- [Short task] Set down only the lines running from the one with "obj.parent = empty" to the one with "shown = obj.evaluated_get(depsgraph)", both lines included, exactly as they stand, please.

- [Available data]
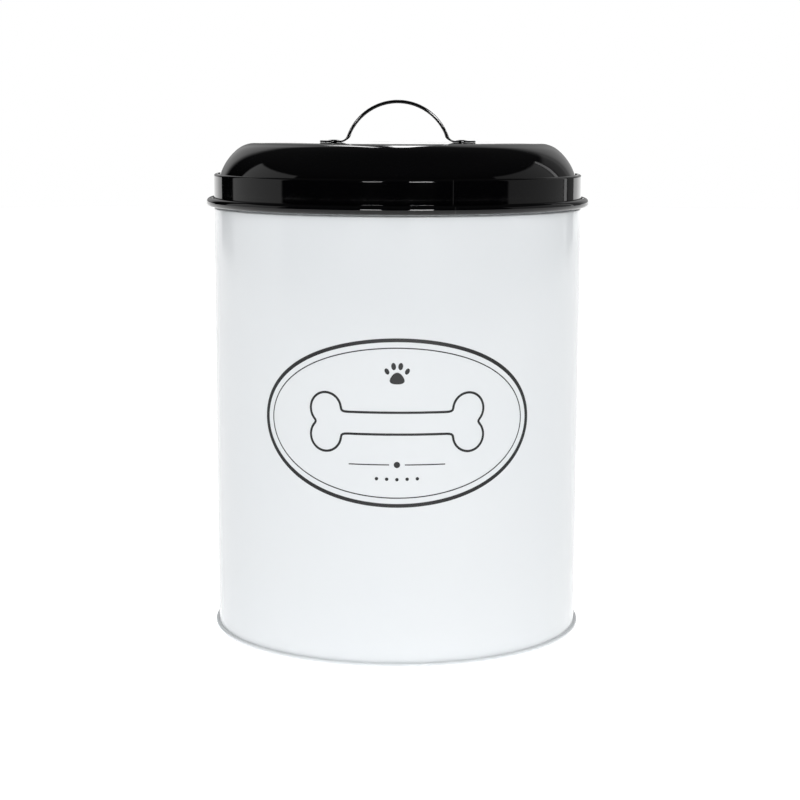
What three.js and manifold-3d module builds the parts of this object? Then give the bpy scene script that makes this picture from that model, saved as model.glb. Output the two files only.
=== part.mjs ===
// Pet food bin: a round sheet-steel bin with a slip-on lid and a riveted strap handle.
// Millimetres, +Z up. The origin is the centre of the ring that the bin stands on, and the
// front is -Y. Every round piece turns about the Z axis.

import * as THREE from 'three';
import { mergeVertices } from 'three/addons/utils/BufferGeometryUtils.js';
import Module from 'manifold-3d';

const wasm = await Module();
wasm.setup();

// Sheet and fits
const sheet = 0.8;
const halfSheet = sheet / 2;
const clearance = 0.4;
const restGap = 0.1;

// Fineness: facets to a turn, and degrees to a step along an arc
const turnSegments = 48;
const rivetSegments = 16;
const rollStep = 30;
const domeStep = 11;
const cornerStep = 45;
const archStep = 5;
const bendStep = 15;

// Overall sizes
const wallRadius = 125.2;
const curlRadius = 130.4;
const lidTopHeight = 333.4;
const handleTopHeight = 362;

// Body
const beadRadius = 127.4;
const beadHeight = 3.2;
const panHeight = 6.4;
const shoulderHeight = 289.1;
const neckHeight = 290.1;
const neckStep = 1.3;
const rimHeight = 310.3;
const rimRollRadius = 1.6;

// Lid
const flatRadius = 70;
const crownRadius = 97.3;
const crownDrop = 0.4;
const shoulderRadius = 20;
const flankRadius = 38;
const flankAngle = 50;
const domeFlangeHeight = 311;
const bandTopHeight = 312.5;
const bandFlangeRadius = 122.3;
const bandCornerRadius = 1.2;
const bandCurlHeight = 293.7;

// Handle and rivets
const strapThickness = 1.2;
const strapWidth = 20;
const archRadius = 37;
const footBendRadius = 5.6;
const footEnd = 53.1;
const rivetX = 43.5;
const shankRadius = 2;
const headRadius = 3.8;
const headHeight = 0.4;
const tailRadius = 3.4;
const tailFlatRadius = 2.4;
const tailHeight = 1.3;
const washerRadius = 6.5;
const washerThickness = 0.8;

const whiteCoat = { color: 0xe9edf0, roughness: 0.3, metalness: 0 };
const blackCoat = { color: 0x08090b, roughness: 0.15, metalness: 0 };
const plainSteel = { color: 0xb9bcbf, roughness: 0.35, metalness: 1 };

// Points along an arc, from one angle to another in degrees.
function arc(centreX, centreY, radius, fromAngle, toAngle, stepAngle) {
  const steps = Math.round(Math.abs(toAngle - fromAngle) / stepAngle);
  const points = [];
  for (let step = 0; step <= steps; step += 1) {
    const angle = THREE.MathUtils.degToRad(fromAngle + ((toAngle - fromAngle) * step) / steps);
    points.push(new THREE.Vector2(
      centreX + radius * Math.cos(angle),
      centreY + radius * Math.sin(angle),
    ));
  }
  return points;
}

function point(x, y) {
  return new THREE.Vector2(x, y);
}

// How far a strip's edge stands from a point of its centre line, mitred where the line turns.
function edgeOffset(line, index, halfThickness) {
  const before = line[Math.max(index - 1, 0)];
  const here = line[index];
  const after = line[Math.min(index + 1, line.length - 1)];
  const into = here.equals(before) ? after.clone().sub(here) : here.clone().sub(before);
  const out = here.equals(after) ? into.clone() : after.clone().sub(here);
  const bisector = into.normalize().clone().add(out.normalize()).normalize();
  const normal = point(-bisector.y, bisector.x);
  return normal.multiplyScalar(halfThickness / bisector.dot(out));
}

// Outline of a strip of even thickness that follows a centre line.
function stripOutline(line, thickness) {
  const offsets = line.map((_, index) => edgeOffset(line, index, thickness / 2));
  const leftSide = line.map((p, index) => p.clone().add(offsets[index]));
  const rightSide = line.map((p, index) => p.clone().sub(offsets[index]));
  return [...leftSide, ...rightSide.reverse()];
}

// Turns an outline of (radius, height) points about the Z axis. An outline that starts on the
// axis ends there too, and any other closes on itself.
function turned(outline, segments = turnSegments) {
  const profile = outline[0].x === 0 ? outline : [...outline, outline[0].clone()];
  const area = THREE.ShapeUtils.area(outline);
  const geometry = new THREE.LatheGeometry(area < 0 ? [...profile].reverse() : profile, segments);
  return geometry.rotateX(Math.PI / 2);
}

function turnedSheet(line) {
  return turned(stripOutline(line, sheet));
}

// Merges a closed mesh's shared vertices and drops the slivers that a turned shape has on its axis.
function toSolid(geometry) {
  const bare = geometry.clone();
  bare.deleteAttribute('normal');
  bare.deleteAttribute('uv');
  const merged = mergeVertices(bare);
  const corners = merged.index.array;
  const triangles = [];
  for (let i = 0; i < corners.length; i += 3) {
    const [a, b, c] = corners.slice(i, i + 3);
    if (a !== b && b !== c && c !== a) {
      triangles.push(a, b, c);
    }
  }
  return new wasm.Manifold(new wasm.Mesh({
    numProp: 3,
    vertProperties: Float32Array.from(merged.attributes.position.array),
    triVerts: Uint32Array.from(triangles),
  }));
}

function toGeometry(solid) {
  const mesh = solid.getMesh();
  const geometry = new THREE.BufferGeometry();
  geometry.setAttribute('position', new THREE.BufferAttribute(mesh.vertProperties, 3));
  geometry.setIndex(new THREE.BufferAttribute(mesh.triVerts, 1));
  geometry.computeVertexNormals();
  return geometry;
}

// Cuts both rivet holes through a piece that lies on or under the lid's flat top.
function withRivetHoles(solid) {
  const drillLength = 20;
  const drill = new THREE.CylinderGeometry(
    shankRadius + clearance, shankRadius + clearance, drillLength, rivetSegments,
  ).rotateX(Math.PI / 2);
  return [-rivetX, rivetX].reduce((part, x) => (
    part.subtract(toSolid(drill.clone().translate(x, 0, lidTopHeight)))
  ), solid);
}

function piece(name, geometry, finish) {
  const mesh = new THREE.Mesh(geometry, new THREE.MeshStandardMaterial(finish));
  mesh.name = name;
  return mesh;
}

// The rolled wall: a foot turned out into the base seam, a straight side, a step in to the neck
// that the lid slips over, and a mouth rolled inwards.
function bodyWall() {
  const side = wallRadius - halfSheet;
  const neck = side - neckStep;
  const line = [
    point(beadRadius - sheet - clearance, beadHeight / 2),
    point(side, beadHeight / 2),
    point(side, shoulderHeight),
    point(neck, neckHeight),
    ...arc(neck - rimRollRadius, rimHeight - halfSheet - rimRollRadius, rimRollRadius, 0, 270, rollStep),
  ];
  return piece('body_wall', turnedSheet(line), whiteCoat);
}

// The pressed pan: a raised disc, a leg down inside the wall, the flat ring that the bin stands
// on, and an edge folded up and in over the foot of the wall.
function basePan() {
  const leg = wallRadius - sheet - clearance - halfSheet;
  const line = [
    point(0, panHeight - halfSheet),
    point(leg, panHeight - halfSheet),
    point(leg, halfSheet),
    point(beadRadius - halfSheet, halfSheet),
    point(beadRadius - halfSheet, beadHeight - halfSheet),
    point(wallRadius + clearance, beadHeight - halfSheet),
  ];
  return piece('base_pan', turnedSheet(line), whiteCoat);
}

// The pressed top: a flat disc that falls away a little round its edge, a round shoulder that
// opens into a flatter flank, and a flange that rests on the mouth's roll.
function lidDome() {
  const bendHeight = lidTopHeight - crownDrop - shoulderRadius;
  const flankTurn = THREE.MathUtils.degToRad(flankAngle);
  const flankX = crownRadius - (flankRadius - shoulderRadius) * Math.cos(flankTurn);
  const flankHeight = bendHeight - (flankRadius - shoulderRadius) * Math.sin(flankTurn);
  const flankLine = flankRadius - halfSheet;
  const flangeAngle = THREE.MathUtils.radToDeg(Math.asin((domeFlangeHeight - flankHeight) / flankLine));
  const line = [
    point(0, lidTopHeight - halfSheet),
    point(flatRadius, lidTopHeight - halfSheet),
    ...arc(crownRadius, bendHeight, shoulderRadius - halfSheet, 90, flankAngle, domeStep),
    ...arc(flankX, flankHeight, flankLine, flankAngle, flangeAngle, domeStep).slice(1),
    point(wallRadius - sheet - clearance, domeFlangeHeight),
  ];
  return piece('lid_dome', toGeometry(withRivetHoles(toSolid(turnedSheet(line)))), blackCoat);
}

// The skirt: a strip turned in over the dome's flange, straight down outside the neck, and
// rolled outwards into a curl.
function lidBand() {
  const side = wallRadius - halfSheet;
  const rollRadius = (curlRadius - wallRadius) / 2;
  const cornerLine = bandCornerRadius - halfSheet;
  const rollAngle = 300;
  const line = [
    point(bandFlangeRadius, bandTopHeight - halfSheet),
    ...arc(side - cornerLine, bandTopHeight - bandCornerRadius, cornerLine, 90, 0, cornerStep),
    ...arc(side + rollRadius, bandCurlHeight, rollRadius, 180, 180 + rollAngle, rollStep),
  ];
  return piece('lid_band', turnedSheet(line), blackCoat);
}

// The handle: a flat strip bent into an arch, with a reverse bend into each round-ended foot.
function handleStrap() {
  const lineRadius = archRadius - strapThickness / 2;
  const archHeight = handleTopHeight - archRadius;
  const footHeight = lidTopHeight + restGap + strapThickness / 2;
  const bendHeight = footHeight + footBendRadius;
  const bendX = Math.sqrt((lineRadius + footBendRadius) ** 2 - (bendHeight - archHeight) ** 2);
  const archAngle = THREE.MathUtils.radToDeg(Math.atan2(bendHeight - archHeight, bendX));
  const line = [
    point(footEnd, footHeight),
    ...arc(bendX, bendHeight, footBendRadius, 270, 180 + archAngle, bendStep),
    ...arc(0, archHeight, lineRadius, archAngle, 180 - archAngle, archStep).slice(1),
    ...arc(-bendX, bendHeight, footBendRadius, -archAngle, -90, bendStep).slice(1),
    point(-footEnd, footHeight),
  ];
  const strip = new THREE.ExtrudeGeometry(
    new THREE.Shape(stripOutline(line, strapThickness)),
    { depth: strapWidth, bevelEnabled: false },
  ).translate(0, 0, -strapWidth / 2).rotateX(Math.PI / 2);

  const endRadius = strapWidth / 2;
  const plan = new THREE.Shape([
    ...arc(footEnd - endRadius, 0, endRadius, -90, 90, bendStep),
    ...arc(endRadius - footEnd, 0, endRadius, 90, 270, bendStep),
  ]);
  const planBlock = new THREE.ExtrudeGeometry(plan, {
    depth: 2 * archRadius,
    bevelEnabled: false,
  }).translate(0, 0, lidTopHeight - archRadius);

  const strap = withRivetHoles(toSolid(strip).intersect(toSolid(planBlock)));
  return piece('handle_strap', toGeometry(strap), blackCoat);
}

// A rivet: a low round head on the handle's foot, a shank through foot, dome and washer, and a
// tail spread against the washer.
function rivet(name, x) {
  const headBase = lidTopHeight + restGap + strapThickness + restGap;
  const tailTop = lidTopHeight - sheet - restGap - washerThickness - restGap;
  const ball = (headRadius ** 2 + headHeight ** 2) / (2 * headHeight);
  const rimAngle = THREE.MathUtils.radToDeg(Math.acos(headRadius / ball));
  const outline = [
    point(0, tailTop - tailHeight),
    point(tailFlatRadius, tailTop - tailHeight),
    point(tailRadius, tailTop - tailHeight / 2),
    point(tailRadius, tailTop),
    point(shankRadius, tailTop),
    point(shankRadius, headBase),
    ...arc(0, headBase + headHeight - ball, ball, rimAngle, 90, bendStep).slice(0, -1),
    point(0, headBase + headHeight),
  ];
  const mesh = piece(name, turned(outline, rivetSegments), blackCoat);
  mesh.position.x = x;
  return mesh;
}

function rivetWasher(name, x) {
  const top = lidTopHeight - sheet - restGap;
  const bottom = top - washerThickness;
  const hole = shankRadius + clearance;
  const outline = [
    point(hole, bottom),
    point(washerRadius, bottom),
    point(washerRadius, top),
    point(hole, top),
  ];
  const mesh = piece(name, turned(outline, rivetSegments), plainSteel);
  mesh.position.x = x;
  return mesh;
}

const bin = new THREE.Group();
bin.add(bodyWall(), basePan());

const lid = new THREE.Group();
lid.add(lidDome(), lidBand(), handleStrap());
lid.add(rivet('rivet_left', -rivetX), rivet('rivet_right', rivetX));
lid.add(rivetWasher('rivet_washer_left', -rivetX), rivetWasher('rivet_washer_right', rivetX));

const group = new THREE.Group();
group.add(bin, lid);

export default group;
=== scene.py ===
import math

import bmesh
import bpy
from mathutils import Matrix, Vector


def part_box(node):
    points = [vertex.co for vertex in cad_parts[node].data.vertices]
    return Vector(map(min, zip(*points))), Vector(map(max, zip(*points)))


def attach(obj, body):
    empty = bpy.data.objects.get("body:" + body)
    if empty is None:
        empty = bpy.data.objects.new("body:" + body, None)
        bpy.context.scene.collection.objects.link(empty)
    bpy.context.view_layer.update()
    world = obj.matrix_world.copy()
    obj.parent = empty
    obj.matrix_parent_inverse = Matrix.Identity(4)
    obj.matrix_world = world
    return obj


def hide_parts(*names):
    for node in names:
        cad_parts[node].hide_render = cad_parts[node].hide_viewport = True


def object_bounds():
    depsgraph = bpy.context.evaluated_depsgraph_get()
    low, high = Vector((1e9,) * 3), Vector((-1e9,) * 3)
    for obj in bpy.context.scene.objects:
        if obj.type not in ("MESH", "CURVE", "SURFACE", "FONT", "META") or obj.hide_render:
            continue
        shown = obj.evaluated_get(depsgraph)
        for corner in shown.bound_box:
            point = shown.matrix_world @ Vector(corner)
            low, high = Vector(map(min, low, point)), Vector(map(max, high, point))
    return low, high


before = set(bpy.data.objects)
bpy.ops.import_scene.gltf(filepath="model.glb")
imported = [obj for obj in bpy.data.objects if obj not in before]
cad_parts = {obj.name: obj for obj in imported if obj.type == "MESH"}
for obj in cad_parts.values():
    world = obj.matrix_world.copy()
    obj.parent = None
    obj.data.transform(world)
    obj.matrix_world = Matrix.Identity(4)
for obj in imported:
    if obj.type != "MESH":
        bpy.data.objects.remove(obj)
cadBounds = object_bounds()

mm = 0.001
bpy.context.scene.view_settings.view_transform = "Standard"

# where the steel lies, read off the CAD boxes
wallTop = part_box("body_wall")[1].z
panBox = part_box("base_pan")
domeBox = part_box("lid_dome")
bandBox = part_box("lid_band")
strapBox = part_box("handle_strap")
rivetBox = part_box("rivet_right")
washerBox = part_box("rivet_washer_right")

# what the boxes don't say, in mm: sheet thickness, slack of a slip fit, gap between parts that lie
# on each other, and how far the bead at the foot stands past the wall
fits = {"sheet": 0.8, "slack": 0.4, "rest": 0.1, "beadPast": 2.2}
sheet = fits["sheet"] * mm
wallRadius = panBox[1].x - fits["beadPast"] * mm

# metres and degrees; lens and sensor in mm
cameraView = {"distance": 1.306, "height": 0.3525, "pitchDown": 9.77, "lens": 85.2, "sensor": 36.0,
              "shiftX": 0.0027, "shiftY": 0.05, "roll": -0.15}


def addCamera(settings):
    data = bpy.data.cameras.new("frontCamera")
    data.sensor_width = settings["sensor"]
    data.lens = settings["lens"]
    data.shift_x = settings["shiftX"]
    data.shift_y = settings["shiftY"]
    data.clip_start = 0.01
    data.clip_end = 50
    camera = bpy.data.objects.new("frontCamera", data)
    camera.location = (0, -settings["distance"], settings["height"])
    camera.rotation_euler = (math.radians(90 - settings["pitchDown"]), math.radians(settings["roll"]), 0)
    bpy.context.collection.objects.link(camera)
    bpy.context.scene.camera = camera


addCamera(cameraView)
print("camera placed")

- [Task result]
    obj.parent = empty
    obj.matrix_parent_inverse = Matrix.Identity(4)
    obj.matrix_world = world
    return obj


def hide_parts(*names):
    for node in names:
        cad_parts[node].hide_render = cad_parts[node].hide_viewport = True


def object_bounds():
    depsgraph = bpy.context.evaluated_depsgraph_get()
    low, high = Vector((1e9,) * 3), Vector((-1e9,) * 3)
    for obj in bpy.context.scene.objects:
        if obj.type not in ("MESH", "CURVE", "SURFACE", "FONT", "META") or obj.hide_render:
            continue
        shown = obj.evaluated_get(depsgraph)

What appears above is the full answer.